Delete from multiple MySQL tables June 23rd, 2008

 

I have just spent the last half hour scratching my head over how to delete from 2 tables, joined by a unique ID. For some reason, MySQL kept spitting out: Unknown table ‘myTable’ in MULTI DELETE. Many visits to the MySQL manual still made me scratching my head (Yes, looking back on the manual makes me hit my head for not noticing the “Note” about a third of the way down the page).

The syntax

The MySQL manual says the syntax is:

DELETE [LOW_PRIORITY] [QUICK] [IGNORE]
    tbl_name[.*] [, tbl_name[.*]] ...
    FROM table_references
    [WHERE where_condition]

What the MySQL manual really means

I’m not exactly a God at SQL—I fully acknowledge that. I do ask questions from time-to-time, so the manual should be geared towards people like me. Shouldn’t it?

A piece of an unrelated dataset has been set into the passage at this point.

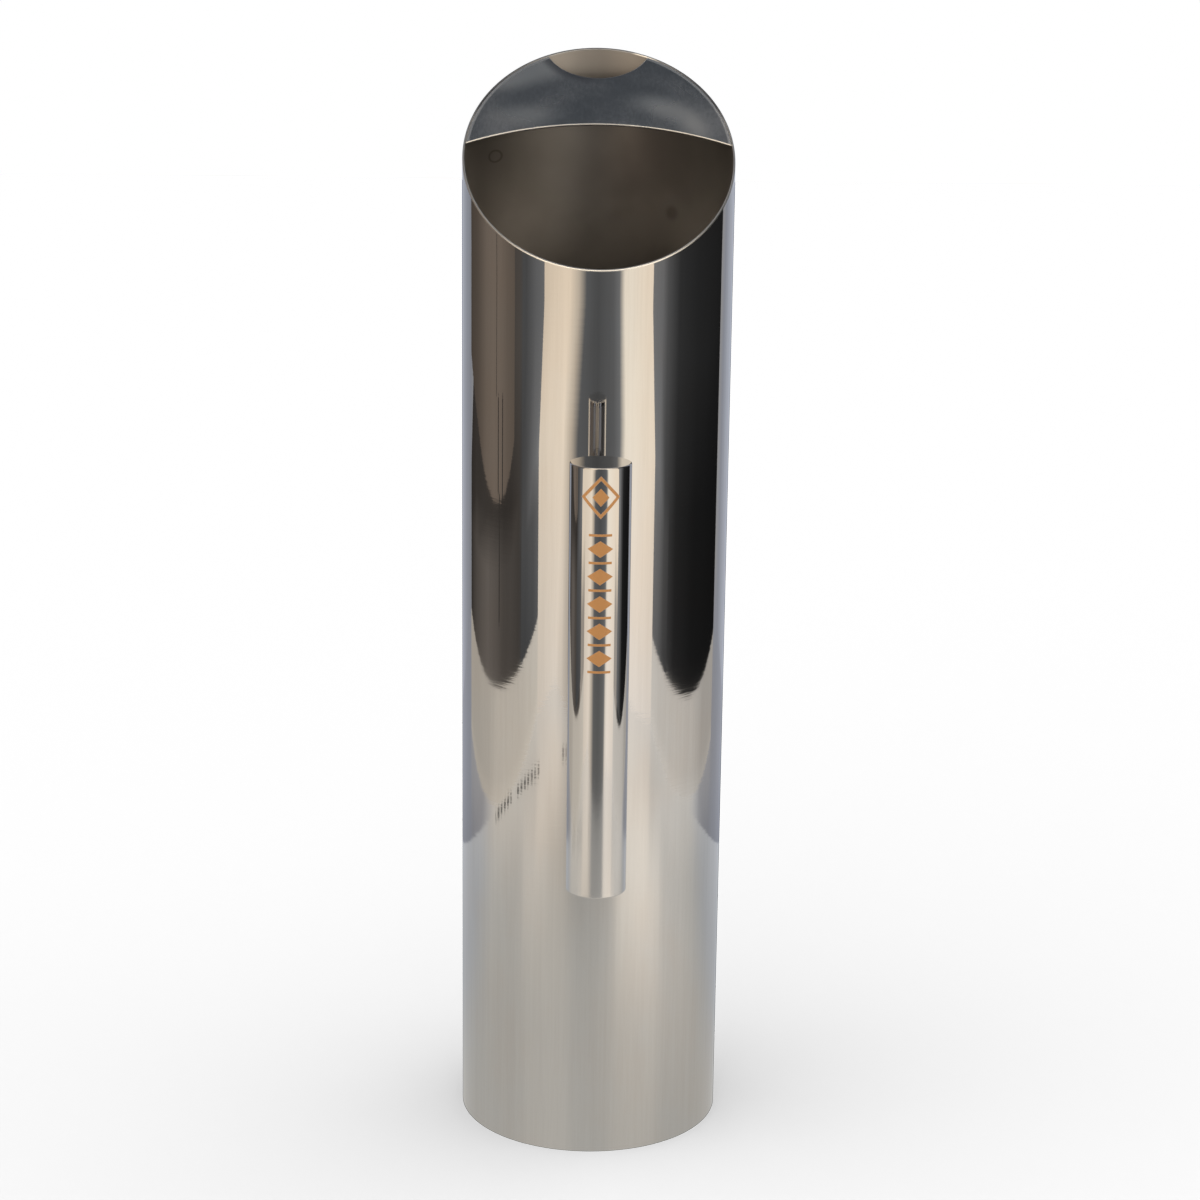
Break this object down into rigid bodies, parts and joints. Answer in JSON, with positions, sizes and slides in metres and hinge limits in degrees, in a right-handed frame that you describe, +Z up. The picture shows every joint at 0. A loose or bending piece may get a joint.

I fell into the trap by giving my tables aliases in the FROM table references bit, so my SQL looked like this:

DELETE  `table1`,
        `table2`
FROM    table1 t1,
        table2 t2
WHERE   t1.row1    = t2.row1

Now, you can imagine how much sense the MySQL error was giving me. I knew the 2 tables existed, so it wasn’t “unknown” in that sense. Only upon scouring the Internet did I suddenly have a hand-to-forhead moment. When defining the “DELETE” tables, if you have used aliance in the table reference section then you need to use those instead! My query should have looked like this, which it now does and works spiffingly:

DELETE  t1,
        t2
FROM    table1 t1,
        table2 t2
WHERE   t1.row1    = t2.row1

I hope that saves someone some trouble.

 

Comments so far

George Swan
July 2009

Don’t think I have ever needed to remove rows from more than one table at the same time, but that is some weird syntax but can see why they have done it—as the manual says you might want to only search one table but not delete from it.

Lig
July 2009

As George said, it is so you can select, but not delete, from some tables. The syntax may look a little strange for first timers though from the DELETE FROM syntax.